▶ [SHORT EXERCISE] Return only the lines from the top of the material through the line marked by "gloss: float = 0.15", unaltered.
——————————
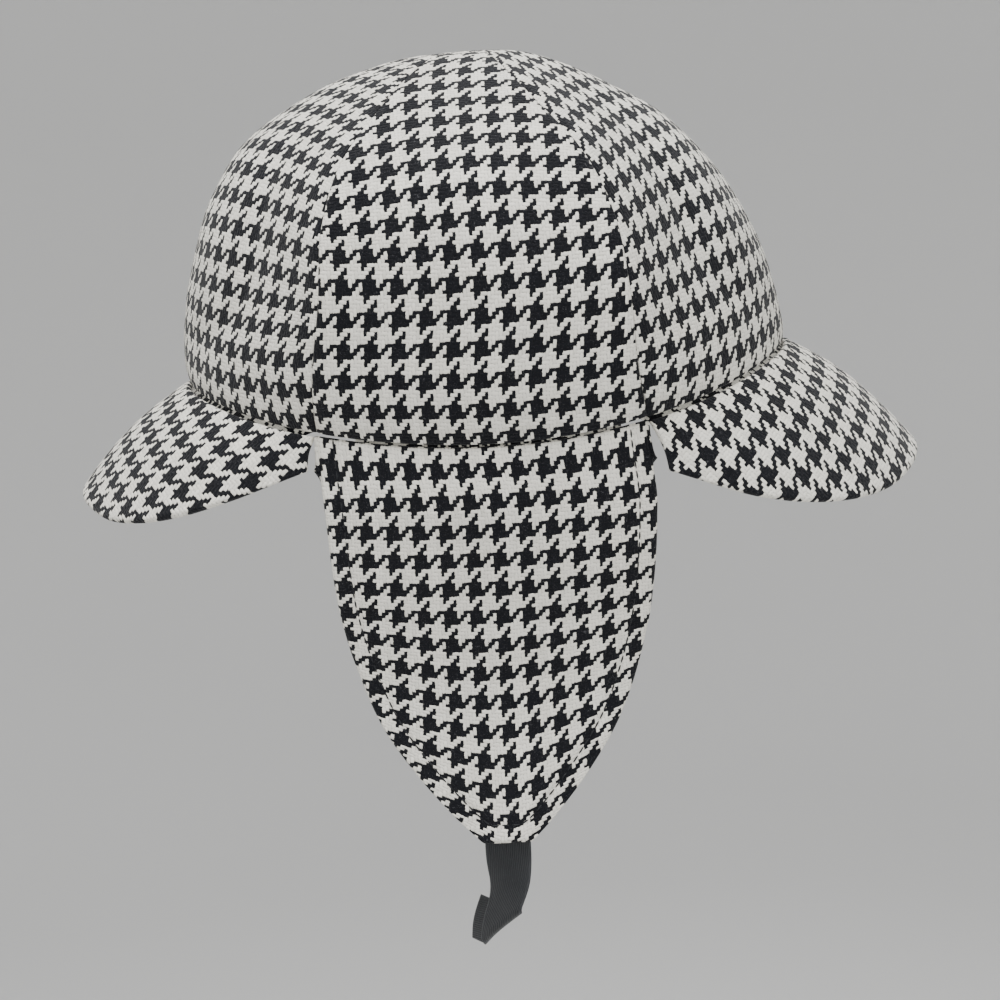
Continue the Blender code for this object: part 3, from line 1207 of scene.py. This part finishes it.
@dataclass(frozen=True)
class HoundstoothWool:
    """Coarse wool twill, over two and under two, with four dark and four light threads each way."""

    light: Colour = (0.80, 0.775, 0.70, 1)
    dark: Colour = (0.0055, 0.0060, 0.0085, 1)
    pale_hair: Colour = (0.20, 0.20, 0.21, 1)
    dark_hair: Colour = (0.30, 0.29, 0.27, 1)
    threads: int = 4
    drift: float = 0.5
    drift_scale: float = 110.0
    fuzz: float = 0.55
    fuzz_scale: float = 1500.0
    crimp: float = 0.5
    roundness: float = 0.5
    blur: float = 0.10
    # share of the colour taken away as painted shade in the crevices between the threads
    crevice_shade: float = 0.50
    thread_height: float = 0.00026
    roughness: float = 0.92
    sheen: float = 0.10
    sheen_roughness: float = 0.5
    gloss: float = 0.15

    def material(self) -> bpy.types.Material:
        """The wool's material."""
        kit = NodeKit("houndstooth_wool")
        place = kit.object_place()
        columns, rows = kit.pattern_place()
        drift_x, drift_y, _ = kit.split(kit.noise(place, self.drift_scale).outputs[1])
        fuzz_x, fuzz_y, _ = kit.split(kit.noise(place, self.fuzz_scale, 2.0).outputs[1])
        count = 2 * self.threads
        x = columns * count + (drift_x - 0.5) * self.drift + (fuzz_x - 0.5) * self.fuzz
        y = rows * count + (drift_y - 0.5) * self.drift + (fuzz_y - 0.5) * self.fuzz
        warp, weft = x.whole(), y.whole()
        warp_side, weft_side = x - warp, y - weft
        warp_bulge = (((y - warp + 2.0) % 4.0 - 1.0) * QUARTER_TURN).math("COSINE")
        weft_bulge = (((x - weft + 2.0) % 4.0 - 2.0) * QUARTER_TURN).math("COSINE")
        warp_height = warp_bulge * self.crimp + self.rounded(warp_side) * self.roundness
        weft_height = weft_bulge * self.crimp + self.rounded(weft_side) * self.roundness
        warp_on_top = (warp_height - weft_height).smooth(-self.blur, self.blur)
        height = warp_height.math("MAXIMUM", weft_height)
        warp_dark = warp % float(count) < float(self.threads)
        weft_dark = weft % float(count) < float(self.threads)
        darkness = weft_dark.toward(warp_dark, warp_on_top)
        tone = kit.chance(weft + 500.5).toward(kit.chance(warp + 0.5), warp_on_top)
        warp_fibre = kit.lumps(kit.vector(warp_side * 4.0 + y * 0.7, y * 0.8, warp), 1.0, 2.0)
        weft_fibre = kit.lumps(kit.vector(weft_side * 4.0 + x * 0.7, x * 0.8, weft + 50.0), 1.0, 2.0)
        fibre = weft_fibre.toward(warp_fibre, warp_on_top)
        patches = kit.lumps(place, 60.0, 2.0)
        hairs = Shade(kit, kit.noise(place, 900.0, 3.0, 3.0).outputs[0])
        pale_hairs = hairs.smooth(0.60, 0.72) * 0.30
        dark_hairs = (1.0 - hairs).smooth(0.62, 0.74) * 0.35
        light = kit.blend(dark_hairs, self.light, self.dark_hair)
        dark = kit.blend(pale_hairs, self.dark, self.pale_hair)
        colour = kit.blend(darkness, light, dark)
        # painted shade: the colour is darkened where the weave lies low between the threads, as if shaded there
        groove = height.smooth(-0.05, 0.60) * self.crevice_shade + (1.0 - self.crevice_shade)
        # thread tone, fibres and patches are the wool's own colour; the groove factor is painted shade
        tone_and_painted_shade = (tone * 0.16 + fibre * 0.40 + patches * 0.16 + 1.0) * groove
        bumps = height + fibre * 0.35
        kit.fill(kit.shader, {
            "Base Color": kit.brighten(colour, tone_and_painted_shade),
            "Normal": kit.relief(bumps, self.thread_height, 1.0),
            "Roughness": self.roughness,
            "Sheen Weight": self.sheen,
            "Sheen Roughness": self.sheen_roughness,
            "Specular IOR Level": self.gloss,
        })
        return kit.material

    @staticmethod
    def rounded(side: Shade) -> Shade:
        """The round back of a thread, by the share of the way across it."""
        return (side - 0.5) * (0.5 - side) * 4.0 + 1.0


@dataclass(frozen=True)
class RibbedRibbon:
    """Black ribbon with fine ribs and a plain woven edge."""

    colour: Colour = (0.010, 0.012, 0.015, 1)
    # paler grey laid on the rib crests
    crest_colour: Colour = (0.050, 0.052, 0.056, 1)
    rib_height: float = 0.00012
    slant: float = 0.10
    edge_ribs: float = 9.4
    roughness: float = 0.52
    sheen: float = 0.15
    gloss: float = 0.4

    def material(self) -> bpy.types.Material:
        """The ribbon's material."""
        kit = NodeKit("ribbed_ribbon")
        place = kit.object_place()
        across, along = kit.pattern_place()
        slanted = across + along * self.slant + kit.lumps(place, 160.0) * 0.4
        ribs = (slanted * (2 * math.pi)).math("COSINE") * 0.5 + 0.5
        weft = (along * (4 * math.pi) + slanted.whole() * 2.0).math("COSINE") * 0.5 + 0.5
        edge = across.math("ABSOLUTE").smooth(self.edge_ribs, self.edge_ribs + 0.6)
        body = ribs * (weft * 0.35 + 0.65)
        height = body.toward(weft * 0.5 + 0.5, edge)
        fibre = kit.lumps(kit.vector(across * 3.0, along * 0.6), 1.0, 3.0)
        # paler grey on the rib crests and raised fibres
        crest_share = (height + fibre * 0.8).smooth(0.75, 1.15) * 0.5
        kit.fill(kit.shader, {
            # painted shade and light: the colour is scaled by the rib height, darker in the valleys between ribs and
            # brighter on their crests
            "Base Color": kit.brighten(kit.blend(crest_share, self.colour, self.crest_colour), height * 0.7 + 0.45),
            "Normal": kit.relief(height + fibre * 0.3, self.rib_height, 0.9),
            "Roughness": self.roughness,
            "Sheen Weight": self.sheen,
            "Specular IOR Level": self.gloss,
        })
        return kit.material


@dataclass(frozen=True)
class SewingThread:
    """Dark sewing thread."""

    colour: Colour = (0.010, 0.011, 0.014, 1)
    fuzz: Colour = (0.060, 0.060, 0.065, 1)
    roughness: float = 0.6

    def material(self) -> bpy.types.Material:
        """The thread's material."""
        kit = NodeKit("sewing_thread")
        place = kit.object_place()
        strands = kit.lumps(place, 4200.0, 2.0)
        kit.fill(kit.shader, {
            "Base Color": kit.blend(strands.smooth(0.0, 0.3), self.colour, self.fuzz),
            "Normal": kit.relief(strands, 0.00010, 0.8),
            "Roughness": self.roughness,
            "Specular IOR Level": 0.3,
        })
        return kit.material


@dataclass
class Studio:
    """A round pale studio: its floor runs up into the wall, far from the hat, with large soft lights."""

    floor_level: float = -1.30
    radius: float = 4.5
    corner: float = 1.6
    wall_height: float = 5.5
    colour: Colour = (0.62, 0.62, 0.615, 1)
    sky: Colour = (1.0, 1.0, 1.0, 1)
    sky_strength: float = 1.0
    camera_distance: float = 0.650
    camera_pitch: float = math.radians(9)
    camera_roll: float = math.radians(-2.83)
    camera_target: Vector = field(default_factory=lambda: Vector((0.0, 0.0023, -0.0512)))
    camera_lens: float = 65.59

    def backdrop(self) -> bpy.types.Object:
        """The floor and wall, turned from one profile."""
        bm = bmesh.new()
        profile = [Vector((0, 0, self.floor_level)), Vector((self.radius - self.corner, 0, self.floor_level))]
        for step in range(1, 13):
            angle = QUARTER_TURN * step / 12
            out = self.radius - self.corner + self.corner * math.sin(angle)
            profile.append(Vector((out, 0, self.floor_level + self.corner * (1 - math.cos(angle)))))
        profile.append(Vector((self.radius, 0, self.floor_level + self.wall_height)))
        verts = [bm.verts.new(point) for point in profile]
        edges = [bm.edges.new(pair) for pair in zip(verts, verts[1:])]
        bmesh.ops.spin(
            bm, geom=verts + edges, cent=(0, 0, 0), axis=(0, 0, 1), angle=2 * math.pi, steps=72, use_merge=True
        )
        bmesh.ops.remove_doubles(bm, verts=bm.verts[:], dist=MM)
        bmesh.ops.recalc_face_normals(bm, faces=bm.faces[:])
        bmesh.ops.reverse_faces(bm, faces=bm.faces[:])
        backdrop = finished_object("backdrop", bm)
        kit = NodeKit("backdrop_paint")
        tone = kit.lumps(kit.object_place(), 1.5) * 0.03 + 1.0
        paint = kit.blend(0.0, self.colour, self.colour)
        kit.fill(kit.shader, {"Base Color": kit.brighten(paint, tone), "Roughness": 0.95, "Specular IOR Level": 0.1})
        backdrop.data.materials.append(kit.material)
        return backdrop

    def light(self, name: str, place: Vector, size: float, power: float) -> None:
        """One square soft light, aimed at the hat."""
        data = bpy.data.lights.new(name, "AREA")
        data.size = size
        data.energy = power
        lamp = bpy.data.objects.new(name, data)
        bpy.context.scene.collection.objects.link(lamp)
        lamp.location = place
        lamp.rotation_euler = (self.camera_target - place).to_track_quat("-Z", "Y").to_euler()

    def camera(self) -> None:
        """The camera at the photo's angle."""
        data = bpy.data.cameras.new("camera")
        data.lens = self.camera_lens
        data.clip_start = 0.01
        camera = bpy.data.objects.new("camera", data)
        bpy.context.scene.collection.objects.link(camera)
        back = Vector((math.cos(self.camera_pitch), 0, math.sin(self.camera_pitch)))
        camera.location = self.camera_target + back * self.camera_distance
        looking = (-back).to_track_quat("-Z", "Y").to_matrix() @ Matrix.Rotation(self.camera_roll, 3, "Z")
        camera.rotation_euler = looking.to_euler()
        bpy.context.scene.camera = camera

    def build(self) -> None:
        """Sets up the backdrop, the sky, the lights and the camera."""
        self.camera()
        self.backdrop()
        world = bpy.data.worlds.new("studio")
        world.use_nodes = True
        sky = world.node_tree.nodes["Background"]
        sky.inputs["Color"].default_value = self.sky
        sky.inputs["Strength"].default_value = self.sky_strength
        bpy.context.scene.world = world
        self.light("overhead", Vector((0.5, -0.5, 2.0)), 1.8, 70.0)
        self.light("front_fill", Vector((2.2, 0.6, 0.5)), 1.6, 30.0)
        self.light("back_fill", Vector((-2.0, 0.8, 1.0)), 1.6, 18.0)


def main() -> None:
    """Builds the studio and the hat, piece by piece."""
    logging.basicConfig(level=logging.INFO, format="%(name)s: %(message)s")
    Studio().build()
    wool = HoundstoothWool().material()
    ribbon = RibbedRibbon().material()
    thread = SewingThread().material()
    form = CrownForm()
    Crown(form).build(wool)
    Peak(End.FRONT, form, FRONT_PEAK_ROWS).build(wool)
    Peak(End.REAR, form, REAR_PEAK_ROWS).build(wool)
    for side in Side:
        flap = EarFlap(side, form)
        flap.build(wool, thread)
        Tie(flap).build(ribbon)


if __name__ == "__main__":
    main()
——————————
▶ [REPLY TO THE TASK]
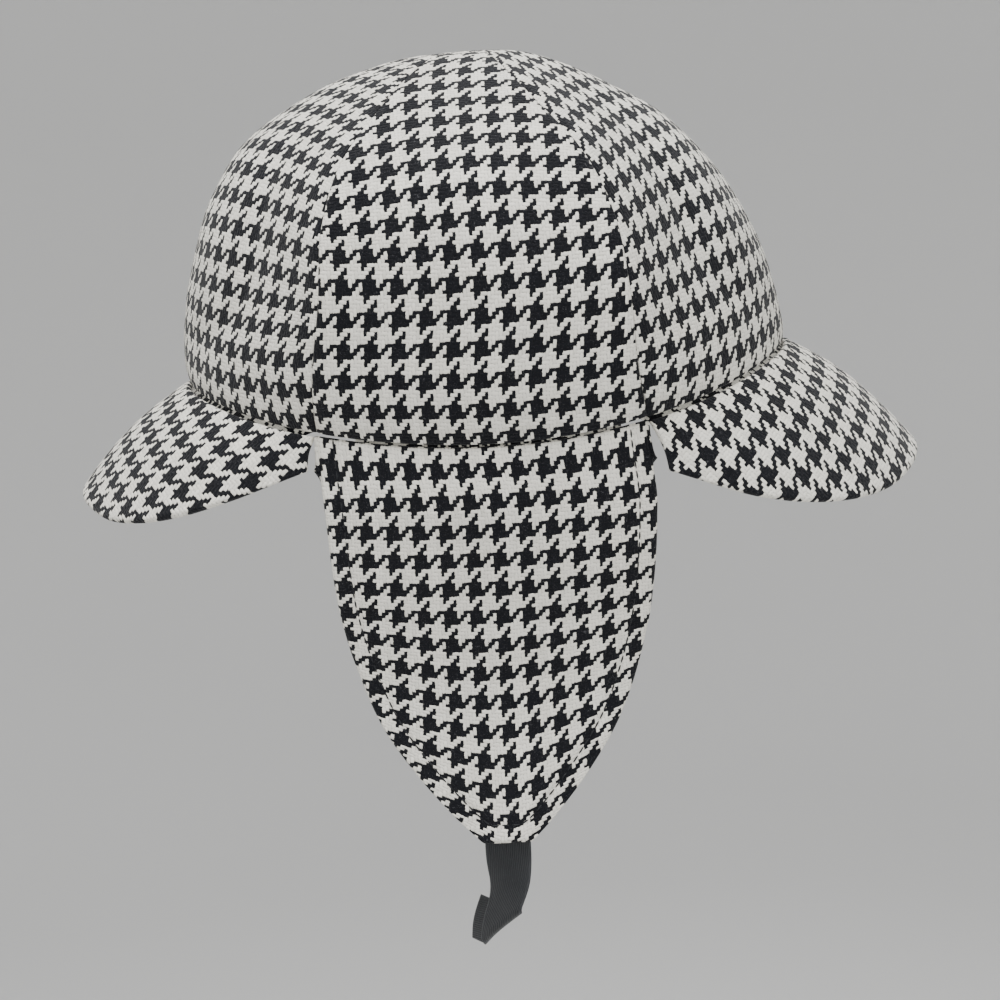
Continue the Blender code for this object: part 3, from line 1207 of scene.py. This part finishes it.
@dataclass(frozen=True)
class HoundstoothWool:
    """Coarse wool twill, over two and under two, with four dark and four light threads each way."""

    light: Colour = (0.80, 0.775, 0.70, 1)
    dark: Colour = (0.0055, 0.0060, 0.0085, 1)
    pale_hair: Colour = (0.20, 0.20, 0.21, 1)
    dark_hair: Colour = (0.30, 0.29, 0.27, 1)
    threads: int = 4
    drift: float = 0.5
    drift_scale: float = 110.0
    fuzz: float = 0.55
    fuzz_scale: float = 1500.0
    crimp: float = 0.5
    roundness: float = 0.5
    blur: float = 0.10
    # share of the colour taken away as painted shade in the crevices between the threads
    crevice_shade: float = 0.50
    thread_height: float = 0.00026
    roughness: float = 0.92
    sheen: float = 0.10
    sheen_roughness: float = 0.5
    gloss: float = 0.15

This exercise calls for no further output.